PROBLEM: The listing must be reproduced in full, exactly as it stands.

COLLECTED MATERIAL:
★ ★ ★ ★ ★ ★ ★

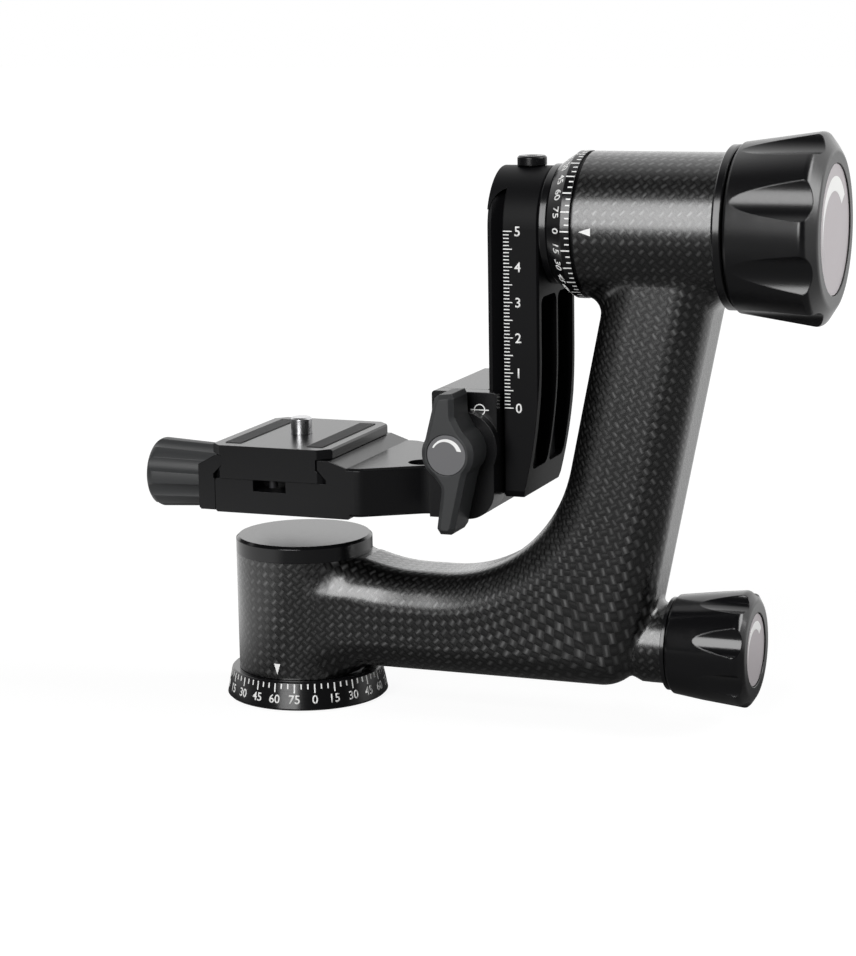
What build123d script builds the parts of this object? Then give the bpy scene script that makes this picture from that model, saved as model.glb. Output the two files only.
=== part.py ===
from build123d import *
import math
import os

# Gimbal head for a tripod, in millimetres.
# The origin lies on the pan axis, at the foot's lower face. +X runs along the lower arm,
# +Z is up and -Y is the side that carries the height scale.

# ---- Fits and clearances -----------------------------------------------------------------
running_fit = 0.05          # radial play of a shaft, pin or screw in its hole
face_gap = 0.15             # play between flat faces that turn or slide past each other
open_gap = 0.30             # gap between curved parts that never touch

# ---- Pan base ----------------------------------------------------------------------------
foot_radius = 19.5
foot_thickness = 5.0
dial_height = 8.7
dial_bottom_radius = 24.3
dial_top_radius = 22.8
tripod_thread_radius = 4.0  # minor radius of the 3/8 inch thread
tripod_thread_depth = 8.6
tripod_relief_radius = 4.6
tripod_relief_depth = 13.0  # room for the end of a long tripod stud
bush_wall = 2.5
spindle_bore_radius = 5.0
foot_screw_circle = 13.5
foot_screw_radius = 1.5
foot_screw_head_radius = 2.75
foot_screw_head_height = 2.8
foot_screw_length = 7.4
foot_screw_count = 3

# ---- Bearings, the same in both hubs -------------------------------------------------------
bearing_bore_radius = 10.0
bearing_outer_radius = 16.0
bearing_width = 7.0
race_thickness = 2.2
shield_thickness = 0.5
sleeve_wall = 1.8
sleeve_inner_shoulder = 1.4
drum_wall = 3.0
lower_bearing_inset = 0.75
upper_bearing_inset = 6.1
ring_nut_height = 4.0

# ---- Carbon arm ----------------------------------------------------------------------------
pan_hub_radius = 20.5
hub_step = 0.1              # the hub's end stands this far above the moulding beside it
cap_height = 5.0
cap_bevel = 0.8
arm_bottom = 10.0
arm_depth = 31.4            # size of the moulded tube in the plane of the L
arm_width = 31.4            # size of the tube across the plane of the L
arm_edge_radius = 10.5
arm_wall = 2.6
arm_heel_radius = 12.0
arm_bend_radius = 41.5
leg_lean = 11.5             # degrees outward from upright
leg_right_at_axis = 132.8   # where the leg's outer line crosses the tilt axis height
hub_rise_gap = 10.5         # from the hub's side to the foot of the rise
hub_rise_run = 9.0
hub_rise = 2.6
hub_rise_radius = 50.0
pan_blend_share = 1.73      # blend radius for each millimetre of the tube's flat width
tilt_blend_radius = 5.0
neck_blend_radius = 2.0
neck_radius = 11.6
neck_end = 114.7
neck_root = 98.0

# ---- Tilt hub ------------------------------------------------------------------------------
tilt_axis_height = 143.8
tilt_hub_radius = 20.7
tilt_hub_start = 92.1
tilt_hub_end = 131.1

# ---- Pan lock ------------------------------------------------------------------------------
brake_shoe_radius = 5.0
brake_screw_radius = 3.0
brake_pocket_depth = 3.0
neck_bush_radius = 8.0
neck_bush_length = 20.0
neck_flange_radius = 13.4
neck_flange_thickness = 1.1

# ---- Fluted knobs --------------------------------------------------------------------------
flute_count = 8
disc_thickness = 0.8
disc_gap = 0.4
pan_knob_small_radius = 14.3
pan_knob_large_radius = 17.1
pan_knob_length = 23.4
pan_knob_disc_radius = 10.4
pan_knob_flute_radius = 6.5
pan_knob_flute_depth = 2.2
pan_knob_flute_start = 8.8
pan_knob_flute_phase = 19.5
pan_knob_core_radius = 8.0
pan_knob_bevel = 3.2
tilt_knob_small_radius = 23.7
tilt_knob_large_radius = 26.8
tilt_knob_length = 25.9
tilt_knob_disc_radius = 18.0
tilt_knob_flute_radius = 9.0
tilt_knob_flute_depth = 2.9
tilt_knob_flute_start = 1.2
tilt_knob_flute_phase = 22.5
tilt_knob_core_radius = 13.0
tilt_knob_bevel = 5.0
tilt_knob_core_length = 14.5
knob_round = 2.0
knob_bevel_depth = 0.64       # of a knob's end bevel, for each millimetre of its width
knob_end_wall = 2.3
knob_travel = 1.25          # how far a locking knob backs off in one turn

# ---- Tilt shaft, collar and dial -----------------------------------------------------------
spindle_flange_radius = 17.0
spindle_flange_thickness = 2.6
spindle_shoulder_radius = 12.0
spindle_thread_radius = 8.0
tilt_dial_small_radius = 17.4
tilt_dial_large_radius = 20.8
tilt_dial_cone_length = 5.0
tilt_dial_rim_length = 2.6
tilt_groove_radius = 19.6
friction_washer_thickness = 0.5
tilt_collar_radius = 22.9
tilt_collar_thickness = 2.6
key_width = 4.0
key_height = 2.0
end_washer_radius = 9.5
end_washer_thickness = 1.5
end_screw_radius = 2.5
end_screw_length = 12.0
end_screw_head_radius = 4.2
end_screw_head_height = 2.5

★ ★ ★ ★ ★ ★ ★

FINISHED TASK:
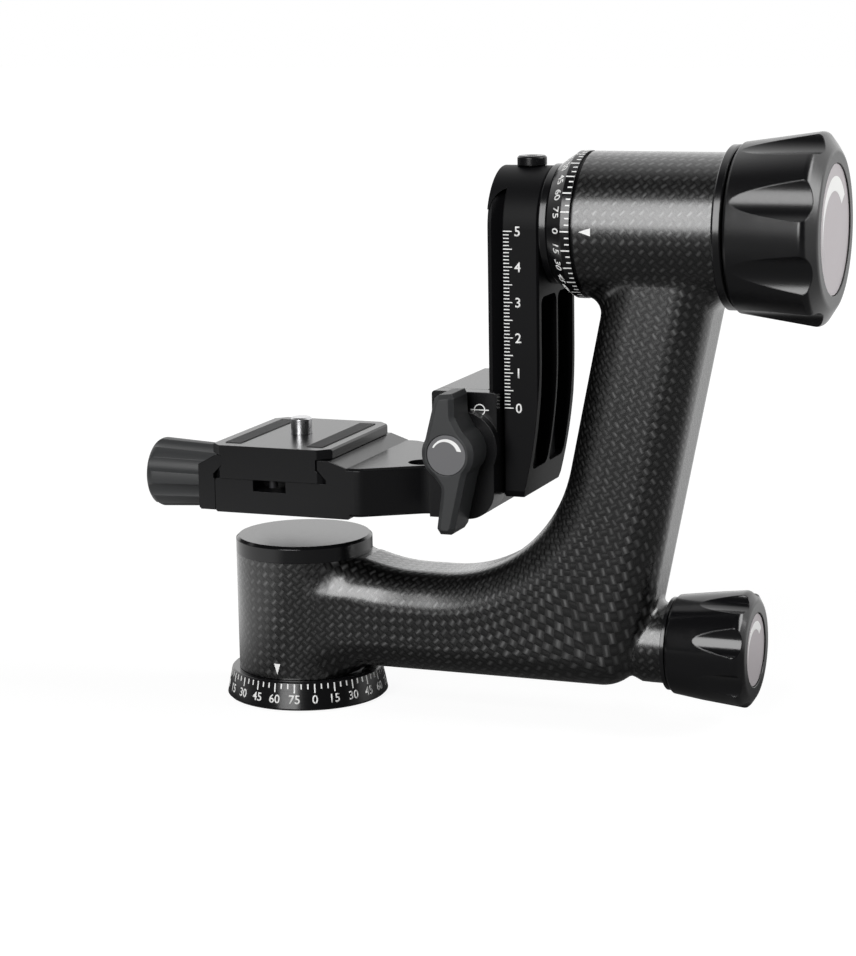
What build123d script builds the parts of this object? Then give the bpy scene script that makes this picture from that model, saved as model.glb. Output the two files only.
=== part.py ===
from build123d import *
import math
import os

# Gimbal head for a tripod, in millimetres.
# The origin lies on the pan axis, at the foot's lower face. +X runs along the lower arm,
# +Z is up and -Y is the side that carries the height scale.

# ---- Fits and clearances -----------------------------------------------------------------
running_fit = 0.05          # radial play of a shaft, pin or screw in its hole
face_gap = 0.15             # play between flat faces that turn or slide past each other
open_gap = 0.30             # gap between curved parts that never touch

# ---- Pan base ----------------------------------------------------------------------------
foot_radius = 19.5
foot_thickness = 5.0
dial_height = 8.7
dial_bottom_radius = 24.3
dial_top_radius = 22.8
tripod_thread_radius = 4.0  # minor radius of the 3/8 inch thread
tripod_thread_depth = 8.6
tripod_relief_radius = 4.6
tripod_relief_depth = 13.0  # room for the end of a long tripod stud
bush_wall = 2.5
spindle_bore_radius = 5.0
foot_screw_circle = 13.5
foot_screw_radius = 1.5
foot_screw_head_radius = 2.75
foot_screw_head_height = 2.8
foot_screw_length = 7.4
foot_screw_count = 3

# ---- Bearings, the same in both hubs -------------------------------------------------------
bearing_bore_radius = 10.0
bearing_outer_radius = 16.0
bearing_width = 7.0
race_thickness = 2.2
shield_thickness = 0.5
sleeve_wall = 1.8
sleeve_inner_shoulder = 1.4
drum_wall = 3.0
lower_bearing_inset = 0.75
upper_bearing_inset = 6.1
ring_nut_height = 4.0

# ---- Carbon arm ----------------------------------------------------------------------------
pan_hub_radius = 20.5
hub_step = 0.1              # the hub's end stands this far above the moulding beside it
cap_height = 5.0
cap_bevel = 0.8
arm_bottom = 10.0
arm_depth = 31.4            # size of the moulded tube in the plane of the L
arm_width = 31.4            # size of the tube across the plane of the L
arm_edge_radius = 10.5
arm_wall = 2.6
arm_heel_radius = 12.0
arm_bend_radius = 41.5
leg_lean = 11.5             # degrees outward from upright
leg_right_at_axis = 132.8   # where the leg's outer line crosses the tilt axis height
hub_rise_gap = 10.5         # from the hub's side to the foot of the rise
hub_rise_run = 9.0
hub_rise = 2.6
hub_rise_radius = 50.0
pan_blend_share = 1.73      # blend radius for each millimetre of the tube's flat width
tilt_blend_radius = 5.0
neck_blend_radius = 2.0
neck_radius = 11.6
neck_end = 114.7
neck_root = 98.0

# ---- Tilt hub ------------------------------------------------------------------------------
tilt_axis_height = 143.8
tilt_hub_radius = 20.7
tilt_hub_start = 92.1
tilt_hub_end = 131.1

# ---- Pan lock ------------------------------------------------------------------------------
brake_shoe_radius = 5.0
brake_screw_radius = 3.0
brake_pocket_depth = 3.0
neck_bush_radius = 8.0
neck_bush_length = 20.0
neck_flange_radius = 13.4
neck_flange_thickness = 1.1

# ---- Fluted knobs --------------------------------------------------------------------------
flute_count = 8
disc_thickness = 0.8
disc_gap = 0.4
pan_knob_small_radius = 14.3
pan_knob_large_radius = 17.1
pan_knob_length = 23.4
pan_knob_disc_radius = 10.4
pan_knob_flute_radius = 6.5
pan_knob_flute_depth = 2.2
pan_knob_flute_start = 8.8
pan_knob_flute_phase = 19.5
pan_knob_core_radius = 8.0
pan_knob_bevel = 3.2
tilt_knob_small_radius = 23.7
tilt_knob_large_radius = 26.8
tilt_knob_length = 25.9
tilt_knob_disc_radius = 18.0
tilt_knob_flute_radius = 9.0
tilt_knob_flute_depth = 2.9
tilt_knob_flute_start = 1.2
tilt_knob_flute_phase = 22.5
tilt_knob_core_radius = 13.0
tilt_knob_bevel = 5.0
tilt_knob_core_length = 14.5
knob_round = 2.0
knob_bevel_depth = 0.64       # of a knob's end bevel, for each millimetre of its width
knob_end_wall = 2.3
knob_travel = 1.25          # how far a locking knob backs off in one turn

# ---- Tilt shaft, collar and dial -----------------------------------------------------------
spindle_flange_radius = 17.0
spindle_flange_thickness = 2.6
spindle_shoulder_radius = 12.0
spindle_thread_radius = 8.0
tilt_dial_small_radius = 17.4
tilt_dial_large_radius = 20.8
tilt_dial_cone_length = 5.0
tilt_dial_rim_length = 2.6
tilt_groove_radius = 19.6
friction_washer_thickness = 0.5
tilt_collar_radius = 22.9
tilt_collar_thickness = 2.6
key_width = 4.0
key_height = 2.0
end_washer_radius = 9.5
end_washer_thickness = 1.5
end_screw_radius = 2.5
end_screw_length = 12.0
end_screw_head_radius = 4.2
end_screw_head_height = 2.5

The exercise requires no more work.